The sql 2008 database just needs to get data updates and schema changes. It doesn't need to send anything to the 2005 database. Basically just suck data and schema as efficiently as possible automatically as a scheduled task.

The database is quite huge.... but the changes per day are probablly around 20/30 megabytes of data/

I can't run any of the inbuilt replication on the 2005 database.

I've had a wee look at the Sync Framework, I think that might do what I want, but seems a bit painful and requires a bit of work to get going. I'm wondering if there is tooling out there to make this easier?

or?? not quite sure what my options are.

+1  A: 

Could you automate RedGate's SQL Compare and/or SQL Data Compare? http://www.red-gate.com/products/SQL_Compare/index.htm ... you could at least try that out with the 14-day trial and see if it is worth the investment. Much cheaper than tooling it yourself, IMHO.

Aaron Bertrand
yeah, its on the list.... though this doesn't seem to be an automated approach?
Keith Nicholas
Why not? The Pro version of both tools support command-line... you don't have to use the UI permanently.
Aaron Bertrand
I've also added a selection of comparable tools in this article (which was aimed at avoiding the issues involved with writing your own solution to a problem that someone else has already solved, it just happens to focus on this particular problem):http://www.onetooneinteractive.com/otocorporate-posts/2009/06/01/the-cost-of-reinventing-the-wheel/?showin=otolabs
Aaron Bertrand
+1  A: 

maybe these questions help you:

http://stackoverflow.com/questions/1607103/microsoft-sync-framework-or-replication

http://stackoverflow.com/questions/1584783/sql-server-data-archive-solution

http://stackoverflow.com/questions/2309297/is-there-a-way-to-replicate-some-data-not-all-data-in-db-by-sql-server-replicatio

you can make an application that generate a script from your changed data in your favorite period and then run this script in your target server.

masoud ramezani
seen those, and no.... not really. Well, the first one does.... I could use that. But seems a bit more involved than I was originally wanting.
Keith Nicholas
+2  A: 

I can't run any of the inbuilt replication on the 2005 database.

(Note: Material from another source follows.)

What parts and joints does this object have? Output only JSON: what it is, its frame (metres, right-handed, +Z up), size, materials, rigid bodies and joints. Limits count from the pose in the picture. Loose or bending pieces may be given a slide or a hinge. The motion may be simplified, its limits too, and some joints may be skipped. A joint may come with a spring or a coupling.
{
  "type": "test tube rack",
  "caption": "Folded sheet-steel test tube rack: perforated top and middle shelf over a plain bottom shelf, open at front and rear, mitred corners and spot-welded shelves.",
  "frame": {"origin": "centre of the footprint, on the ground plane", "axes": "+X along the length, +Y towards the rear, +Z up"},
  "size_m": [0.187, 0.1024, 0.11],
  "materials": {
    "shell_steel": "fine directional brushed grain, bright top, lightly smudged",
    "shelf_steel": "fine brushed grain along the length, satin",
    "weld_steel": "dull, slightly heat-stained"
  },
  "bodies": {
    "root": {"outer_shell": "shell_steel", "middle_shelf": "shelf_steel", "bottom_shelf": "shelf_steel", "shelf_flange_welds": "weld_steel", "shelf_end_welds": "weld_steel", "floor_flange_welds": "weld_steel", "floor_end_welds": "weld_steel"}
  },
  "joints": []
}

Any reason for this restriction? Replication is the way to solve your problem. W/o a replication infrastructure you simply won't be able to detect data changes, nor schema changes. There are only two ways to detect the changes: either via triggers and tracking tables (and that is Merge Replication) or via the database log (and that is Transactional Replication).

Sync Framework itself, if it would be used, would require either Change Tracking or Change Data Capture. But these are 2008 specific technologies and they're really nothing else but replication in disguise (they use the very same infrastructure used by Merge and respectively Transactional Replication).

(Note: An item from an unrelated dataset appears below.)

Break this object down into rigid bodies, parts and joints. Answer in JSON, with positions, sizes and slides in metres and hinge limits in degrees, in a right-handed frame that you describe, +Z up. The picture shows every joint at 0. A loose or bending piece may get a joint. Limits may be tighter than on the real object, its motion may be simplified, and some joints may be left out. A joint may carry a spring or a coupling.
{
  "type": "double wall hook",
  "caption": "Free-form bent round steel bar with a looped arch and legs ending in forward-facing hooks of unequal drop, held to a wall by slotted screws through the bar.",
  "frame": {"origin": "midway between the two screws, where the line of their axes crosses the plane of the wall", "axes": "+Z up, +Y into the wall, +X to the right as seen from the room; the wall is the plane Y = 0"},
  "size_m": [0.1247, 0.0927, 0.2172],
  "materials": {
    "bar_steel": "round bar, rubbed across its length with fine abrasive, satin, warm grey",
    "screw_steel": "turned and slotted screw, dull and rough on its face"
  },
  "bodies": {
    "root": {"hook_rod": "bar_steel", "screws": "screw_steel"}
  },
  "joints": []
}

Even if you want to roll your own, you'll find out quickly that shipping the changes over is the trivial part, eg. using Service Broker for reliable delivery semantics. But the Real hard problem is detecting the changes, and that is hard. Diff-ing a 'quite huge' database over the internet to detect changes is just not going to work. So relying on the built-in infrastructure to detect changes, namely the two forms of Replication, is just the obvious solution.

Remus Rusanu
well, not 100% on this restriction, but as far as I can tell, it will modify the database to add unique identifiers to all the tables. This will be a massive overhead. Most of the bulk of the data is in 1 table (though other tables change also). adding another column to this table would be expensive. The one thing about most of the tables is they are really are immutable.... no data gets changed and no data gets deleted, data only gets added.
Keith Nicholas
Transactional Replication doesn't add anything to the articles being replicated.